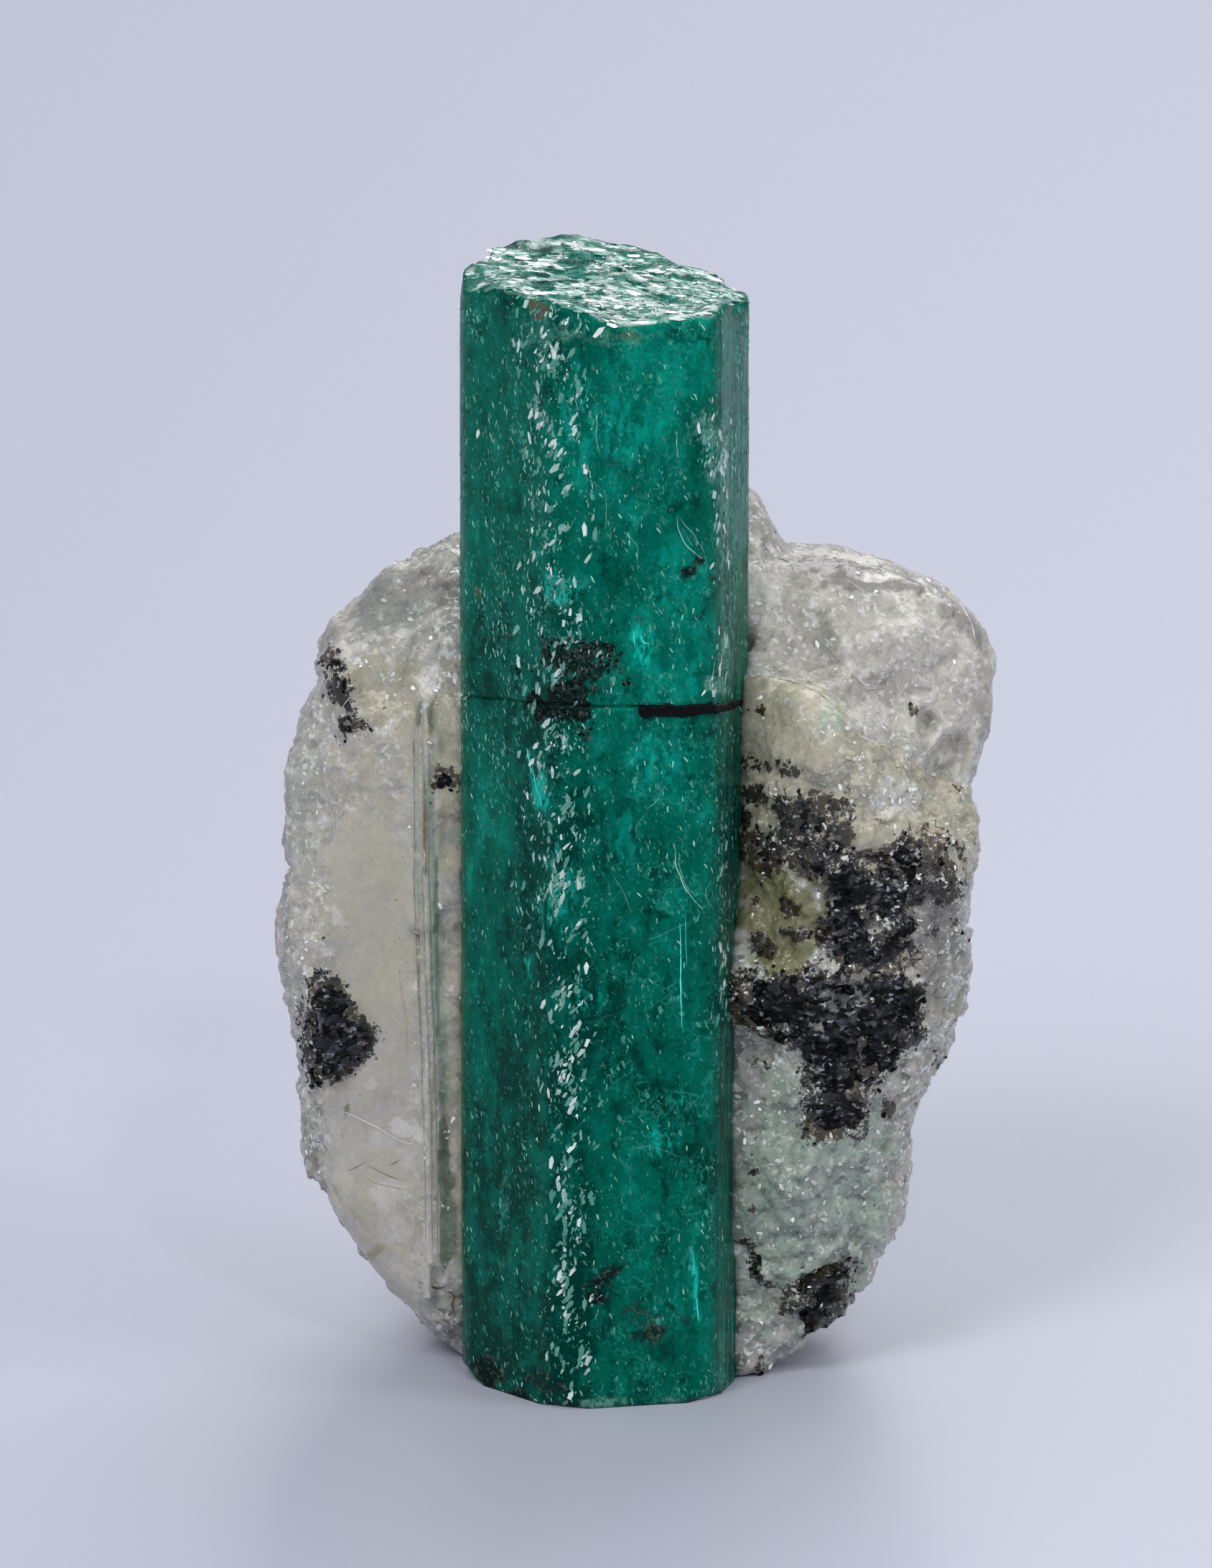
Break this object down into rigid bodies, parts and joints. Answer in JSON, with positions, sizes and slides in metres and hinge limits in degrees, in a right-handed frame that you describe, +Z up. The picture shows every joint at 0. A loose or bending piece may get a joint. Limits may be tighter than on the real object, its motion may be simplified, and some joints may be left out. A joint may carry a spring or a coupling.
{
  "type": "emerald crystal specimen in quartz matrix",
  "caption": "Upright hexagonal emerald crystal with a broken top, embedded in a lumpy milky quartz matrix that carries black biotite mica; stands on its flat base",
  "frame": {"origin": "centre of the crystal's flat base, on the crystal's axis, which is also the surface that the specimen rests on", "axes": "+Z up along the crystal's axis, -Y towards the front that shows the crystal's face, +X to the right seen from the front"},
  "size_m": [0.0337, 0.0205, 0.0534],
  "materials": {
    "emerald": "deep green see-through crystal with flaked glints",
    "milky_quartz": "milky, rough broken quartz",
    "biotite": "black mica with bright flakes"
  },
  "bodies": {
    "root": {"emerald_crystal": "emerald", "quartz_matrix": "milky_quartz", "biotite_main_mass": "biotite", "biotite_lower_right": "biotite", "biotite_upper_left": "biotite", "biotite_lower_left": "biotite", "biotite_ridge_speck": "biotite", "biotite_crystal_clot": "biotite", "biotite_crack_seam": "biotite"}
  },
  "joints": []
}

*PROBLEM*
Look for the word "bodies" and return every line where it occurs.

*SOLUTION FOR THIS PROBLEM*
Break this object down into rigid bodies, parts and joints. Answer in JSON, with positions, sizes and slides in metres and hinge limits in degrees, in a right-handed frame that you describe, +Z up. The picture shows every joint at 0. A loose or bending piece may get a joint. Limits may be tighter than on the real object, its motion may be simplified, and some joints may be left out. A joint may carry a spring or a coupling.
  "bodies": {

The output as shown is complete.